• Set task: Can you reproduce the data beneath, keeping every line exact?
━━━ The records
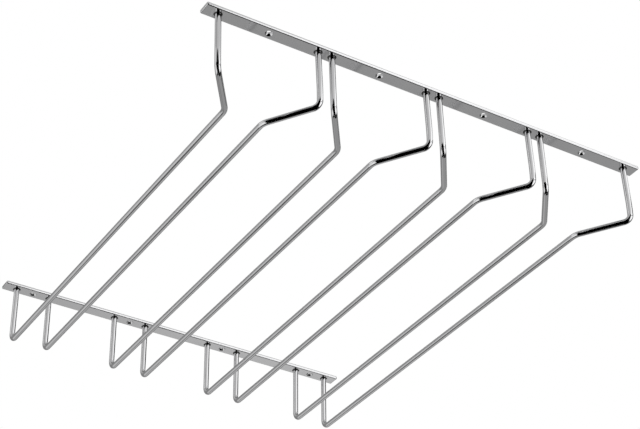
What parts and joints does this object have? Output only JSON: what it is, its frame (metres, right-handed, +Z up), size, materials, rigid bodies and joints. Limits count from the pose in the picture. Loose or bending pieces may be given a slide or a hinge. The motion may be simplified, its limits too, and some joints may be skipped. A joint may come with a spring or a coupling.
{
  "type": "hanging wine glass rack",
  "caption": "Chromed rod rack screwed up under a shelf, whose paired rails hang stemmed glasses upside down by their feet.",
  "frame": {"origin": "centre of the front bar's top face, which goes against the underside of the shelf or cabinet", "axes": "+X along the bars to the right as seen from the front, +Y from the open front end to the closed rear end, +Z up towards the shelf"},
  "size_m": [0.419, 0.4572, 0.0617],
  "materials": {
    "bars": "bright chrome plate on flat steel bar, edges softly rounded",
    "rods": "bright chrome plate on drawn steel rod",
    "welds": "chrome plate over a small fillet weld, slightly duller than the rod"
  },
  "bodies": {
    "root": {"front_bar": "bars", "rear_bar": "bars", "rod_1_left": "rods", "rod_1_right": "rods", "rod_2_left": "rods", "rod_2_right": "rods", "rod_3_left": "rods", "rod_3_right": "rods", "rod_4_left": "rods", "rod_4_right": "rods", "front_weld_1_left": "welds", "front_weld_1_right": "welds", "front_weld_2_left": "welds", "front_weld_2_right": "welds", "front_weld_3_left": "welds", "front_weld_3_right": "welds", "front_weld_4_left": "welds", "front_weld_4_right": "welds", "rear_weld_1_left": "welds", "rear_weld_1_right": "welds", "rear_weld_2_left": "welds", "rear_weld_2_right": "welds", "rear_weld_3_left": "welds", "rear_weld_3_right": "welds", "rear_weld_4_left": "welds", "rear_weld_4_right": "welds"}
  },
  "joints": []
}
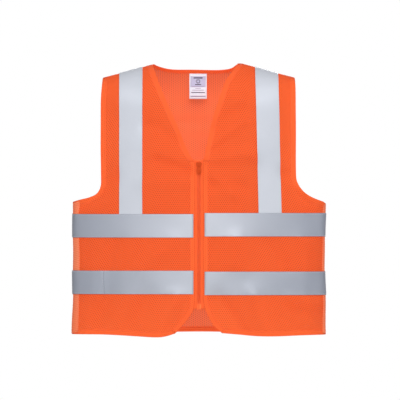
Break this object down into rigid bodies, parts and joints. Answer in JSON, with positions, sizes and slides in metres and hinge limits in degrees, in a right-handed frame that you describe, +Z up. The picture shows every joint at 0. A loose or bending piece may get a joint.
━━━━━━
• Exercise response:
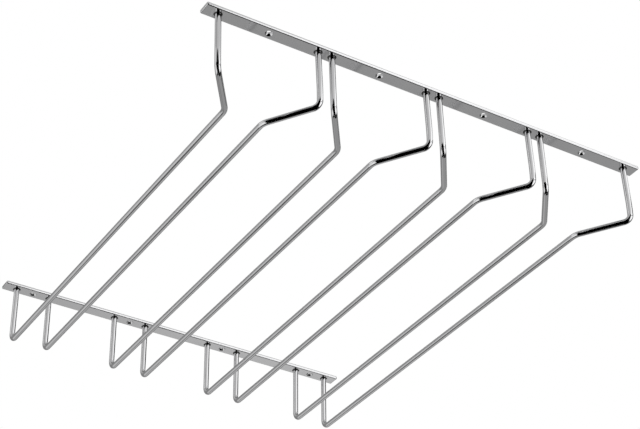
What parts and joints does this object have? Output only JSON: what it is, its frame (metres, right-handed, +Z up), size, materials, rigid bodies and joints. Limits count from the pose in the picture. Loose or bending pieces may be given a slide or a hinge. The motion may be simplified, its limits too, and some joints may be skipped. A joint may come with a spring or a coupling.
{
  "type": "hanging wine glass rack",
  "caption": "Chromed rod rack screwed up under a shelf, whose paired rails hang stemmed glasses upside down by their feet.",
  "frame": {"origin": "centre of the front bar's top face, which goes against the underside of the shelf or cabinet", "axes": "+X along the bars to the right as seen from the front, +Y from the open front end to the closed rear end, +Z up towards the shelf"},
  "size_m": [0.419, 0.4572, 0.0617],
  "materials": {
    "bars": "bright chrome plate on flat steel bar, edges softly rounded",
    "rods": "bright chrome plate on drawn steel rod",
    "welds": "chrome plate over a small fillet weld, slightly duller than the rod"
  },
  "bodies": {
    "root": {"front_bar": "bars", "rear_bar": "bars", "rod_1_left": "rods", "rod_1_right": "rods", "rod_2_left": "rods", "rod_2_right": "rods", "rod_3_left": "rods", "rod_3_right": "rods", "rod_4_left": "rods", "rod_4_right": "rods", "front_weld_1_left": "welds", "front_weld_1_right": "welds", "front_weld_2_left": "welds", "front_weld_2_right": "welds", "front_weld_3_left": "welds", "front_weld_3_right": "welds", "front_weld_4_left": "welds", "front_weld_4_right": "welds", "rear_weld_1_left": "welds", "rear_weld_1_right": "welds", "rear_weld_2_left": "welds", "rear_weld_2_right": "welds", "rear_weld_3_left": "welds", "rear_weld_3_right": "welds", "rear_weld_4_left": "welds", "rear_weld_4_right": "welds"}
  },
  "joints": []
}
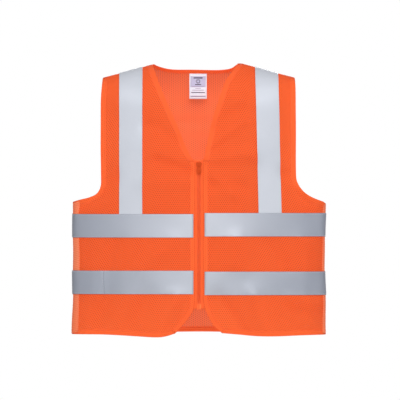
Break this object down into rigid bodies, parts and joints. Answer in JSON, with positions, sizes and slides in metres and hinge limits in degrees, in a right-handed frame that you describe, +Z up. The picture shows every joint at 0. A loose or bending piece may get a joint.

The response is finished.